I think I find the science of traffic interesting because it has such a direct impact on my life.

In any event, how much do YOU know about traffic?

Monday, August 11, 2008

Watch the safety briefing

There's an interesting story about emergencies.

People are creatures of habit, and we don't react well to new situations, particularly in emergencies. I was most shocked to read about people in an actual airplane fire opening the overhead bins to remove stuff. On the other hand, I could totally see myself grabbing stuff at my desk in a fire.

Makes me glad I've used the stairwell for fire drills, so I won't die in a fire for taking the elevator. Now I think I should practice my alternative escape route at home, so I won't freak out there in an emergency.

Sunday, August 10, 2008

Airport Adventures

I'm spending a lot of time in airports these days.

Recently I've noted how different the lines can be. Most days the lines I end up in are quite short. But sometimes a particular airline has really long lines. A few weeks ago, I flew 3 times, and each time Delta had really long lines. Katy's friend was flying Delta, and I saw the computer check-in kiosk fail to find her name and several other people's names. But today their lines were short, while Southwest was going down the block.

Although, that might have been capacity; the line to leave checked bags at the X-ray machine was quite long. There may have just been a LOT of people flying Southwest this morning for some reason. The line at security was longer than I've seen in a while. I guess I've been flying on less popular days.

My flight today was FULL! I was in a middle seat with a big man at the window, and a lovely 8 month old baby boy (named Sam!) on the aisle in his mom's lap. He was cute, babbling, and had big blue eyes just like me. Not too much screaming, mostly just wiggly. I got occasional massages from his feet, and handshakes and other clutching. Boy, did he want to play with the airline magazine! And he loved the tray table. That was his favorite new toy.

Saturday, August 9, 2008


I had a great trip to Ohio last week, meeting Katy's friends and family. On the first day, I finally got my vengeance: I saw Katy's baby pictures. She was cute! (She's really pretty now, too!) Her mom gave me a copy of one of the pictures, and I took a copy of this one with my cell phone.

Being so near Cleveland, there were lots of UCC churches, with 2 or 3 near her parents' home.

We also went to a baseball game in Cleveland, which was very exciting and a lot of fun. The score was 5-4, including a home run by the opposing team in the last inning that scored 2 runs. At the end of the game, there was a runner on 3rd!
I did continue my unbroken streak of attending major league games where the home team wins. Both Blazer games I've gone to were won by the Blazers, and now the Indians have received my luck. (Sorry, Winterhawks, you're a minor league team. My luck only favors teams with more money.)

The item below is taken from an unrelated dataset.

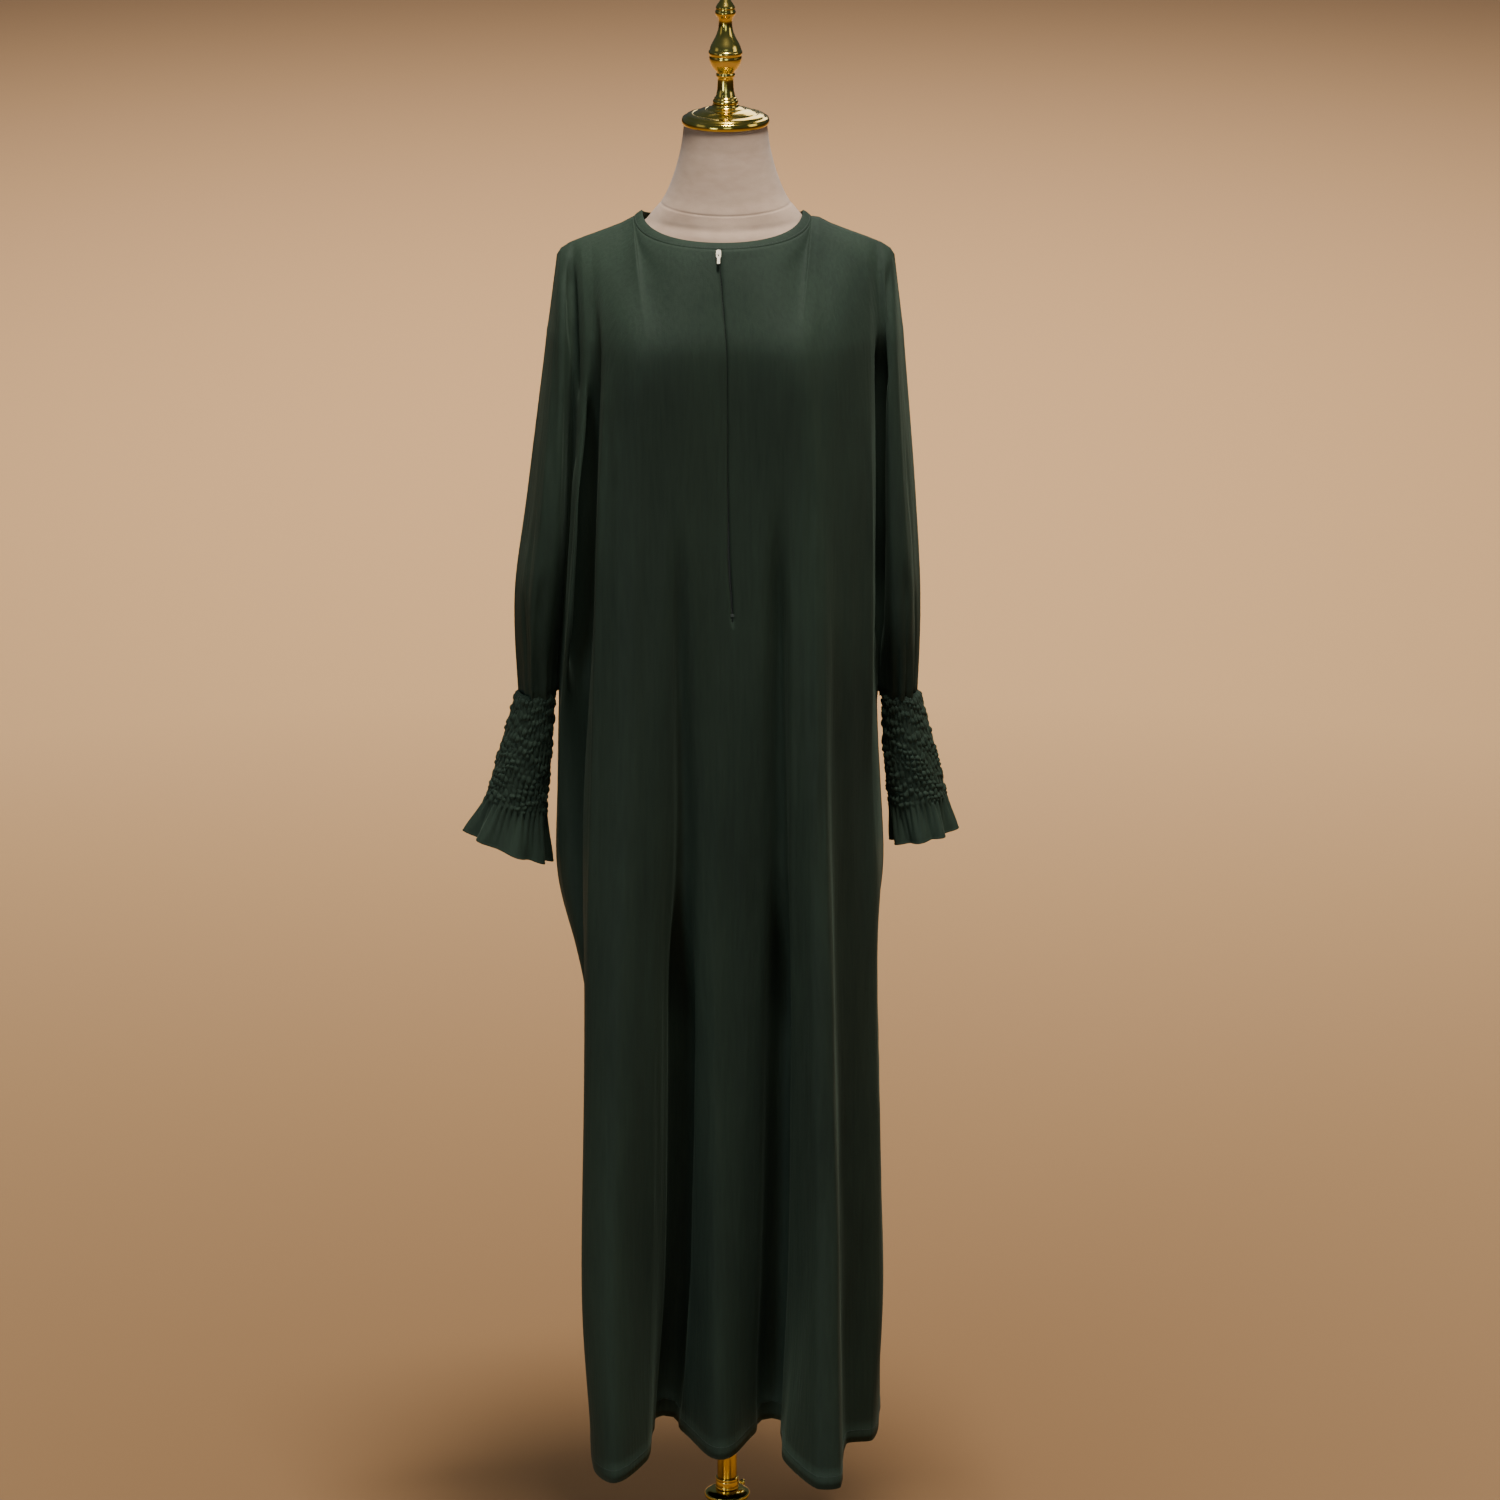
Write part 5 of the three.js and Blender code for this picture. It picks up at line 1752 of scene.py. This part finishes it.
    def thread_row(self, turn: np.ndarray, thread: int) -> np.ndarray:
        """Path of one elastic thread in its groove.

        Args:
            turn: Angle of each point round the cuff.
            thread: Number of the thread from the top.

        Returns:
            One point for each angle.
        """
        line = thread - self.wander(turn, np.full(len(turn), float(thread)))
        place = line / (self.threads - 1) * 2
        points = []
        for k in range(len(turn)):
            points.append(self.surface(place[k : k + 1], turn[k : k + 1], self.thread_lift)[0, 0])
        return np.stack(points)

    def build(self, cloth: Material, elastic: Material) -> list[Piece]:
        """Makes the cuff with its rows of elastic thread.

        Args:
            cloth: The cuff's material.
            elastic: The threads' material.

        Returns:
            The cuff and its threads.
        """
        turn = round_angles(self.around)
        upper, puffs = self.shirring(turn)
        lower, waves = self.ruffle(turn)
        grid = self.surface(np.concatenate([upper, lower]), turn, np.concatenate([puffs, waves]))
        flip = self.sign < 0
        cells = np.ones((len(grid) - 1, self.around), bool)
        thick = np.full(grid.shape[:2], self.wall)
        thick[-2:] = self.edge_wall
        parts = MeshParts()
        add_wall(parts, grid, grid_normals(grid, cells, True, flip), thick, cells, wrap=True, flip=flip)
        made = worn(parts.build(self.name + "_cloth", cloth), "crepe", self.name)
        lines = MeshParts()
        for thread in range(1, self.threads - 1):
            add_tube(lines, self.thread_row(turn, thread), self.thread_radius, 5, True)
        threads = worn(lines.build(self.name + "_elastic", elastic), "crepe")
        return [made, threads]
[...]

And her parents took us to a concert of the Cleveland Orchestra. It was awesome! They really are one of the best orchestras in the world. Their summer concert venue is also awesome. The acoustics were fantastic - I have never heard such balance. The bass was rich, textured and lovely.

Friday, August 8, 2008

Internet Fad Timeline

This is cool.

It's a timeline of Internet Memes. It seems pretty darn complete.